Raw records:

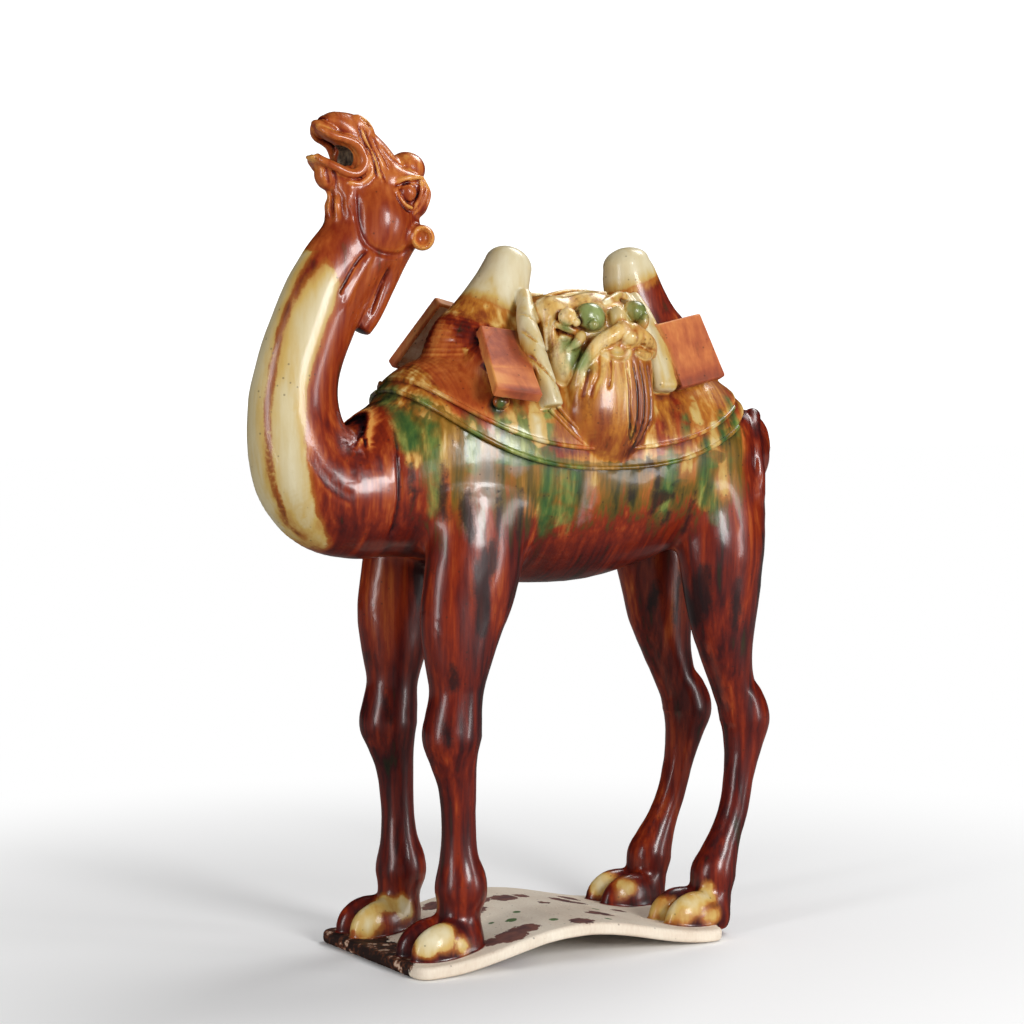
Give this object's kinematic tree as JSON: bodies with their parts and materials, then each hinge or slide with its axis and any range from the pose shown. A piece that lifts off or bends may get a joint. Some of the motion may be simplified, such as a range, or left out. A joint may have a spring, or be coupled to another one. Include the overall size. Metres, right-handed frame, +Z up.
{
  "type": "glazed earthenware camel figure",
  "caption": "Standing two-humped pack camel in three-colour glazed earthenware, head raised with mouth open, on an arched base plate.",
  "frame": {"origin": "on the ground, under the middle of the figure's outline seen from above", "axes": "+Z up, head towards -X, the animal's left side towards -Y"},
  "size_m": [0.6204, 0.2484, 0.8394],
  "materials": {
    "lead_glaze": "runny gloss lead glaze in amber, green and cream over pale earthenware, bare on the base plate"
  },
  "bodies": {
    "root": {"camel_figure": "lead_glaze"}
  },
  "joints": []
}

--

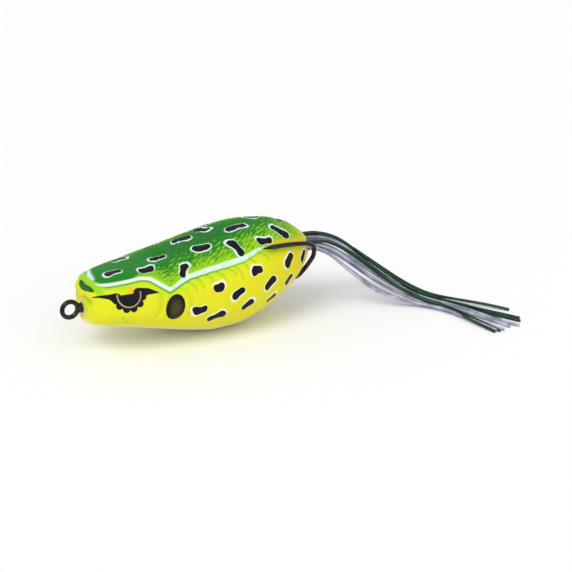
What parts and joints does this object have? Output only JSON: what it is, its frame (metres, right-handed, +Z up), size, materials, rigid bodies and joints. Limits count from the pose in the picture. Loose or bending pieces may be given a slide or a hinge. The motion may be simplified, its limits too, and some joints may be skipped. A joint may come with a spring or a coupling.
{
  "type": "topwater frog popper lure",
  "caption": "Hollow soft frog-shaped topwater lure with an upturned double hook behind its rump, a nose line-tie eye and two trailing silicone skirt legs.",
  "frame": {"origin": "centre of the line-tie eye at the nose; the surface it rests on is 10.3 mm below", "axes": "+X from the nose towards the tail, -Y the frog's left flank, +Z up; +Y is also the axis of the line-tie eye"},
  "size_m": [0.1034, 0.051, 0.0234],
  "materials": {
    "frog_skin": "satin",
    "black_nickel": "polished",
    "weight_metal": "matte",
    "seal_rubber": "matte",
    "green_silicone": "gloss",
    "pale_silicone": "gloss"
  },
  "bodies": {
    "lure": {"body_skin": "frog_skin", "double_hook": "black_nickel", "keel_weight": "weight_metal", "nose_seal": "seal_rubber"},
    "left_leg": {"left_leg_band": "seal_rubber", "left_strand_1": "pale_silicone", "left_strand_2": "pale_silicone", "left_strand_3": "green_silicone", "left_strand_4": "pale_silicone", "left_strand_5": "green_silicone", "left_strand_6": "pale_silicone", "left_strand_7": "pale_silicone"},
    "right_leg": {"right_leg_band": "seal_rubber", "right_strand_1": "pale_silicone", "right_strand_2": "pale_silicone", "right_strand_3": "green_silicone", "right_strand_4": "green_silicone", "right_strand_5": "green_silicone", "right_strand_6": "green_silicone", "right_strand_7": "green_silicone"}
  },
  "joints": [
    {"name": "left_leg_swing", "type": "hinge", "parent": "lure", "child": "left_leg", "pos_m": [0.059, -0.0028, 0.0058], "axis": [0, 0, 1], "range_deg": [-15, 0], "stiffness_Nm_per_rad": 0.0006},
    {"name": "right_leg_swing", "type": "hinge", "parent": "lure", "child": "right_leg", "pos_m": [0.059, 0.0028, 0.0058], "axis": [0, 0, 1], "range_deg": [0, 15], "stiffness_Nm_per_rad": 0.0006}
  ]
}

_TO DO_
Pull out every line of the records above that contains the word "slide".

_SOLUTION_
Give this object's kinematic tree as JSON: bodies with their parts and materials, then each hinge or slide with its axis and any range from the pose shown. A piece that lifts off or bends may get a joint. Some of the motion may be simplified, such as a range, or left out. A joint may have a spring, or be coupled to another one. Include the overall size. Metres, right-handed frame, +Z up.
What parts and joints does this object have? Output only JSON: what it is, its frame (metres, right-handed, +Z up), size, materials, rigid bodies and joints. Limits count from the pose in the picture. Loose or bending pieces may be given a slide or a hinge. The motion may be simplified, its limits too, and some joints may be skipped. A joint may come with a spring or a coupling.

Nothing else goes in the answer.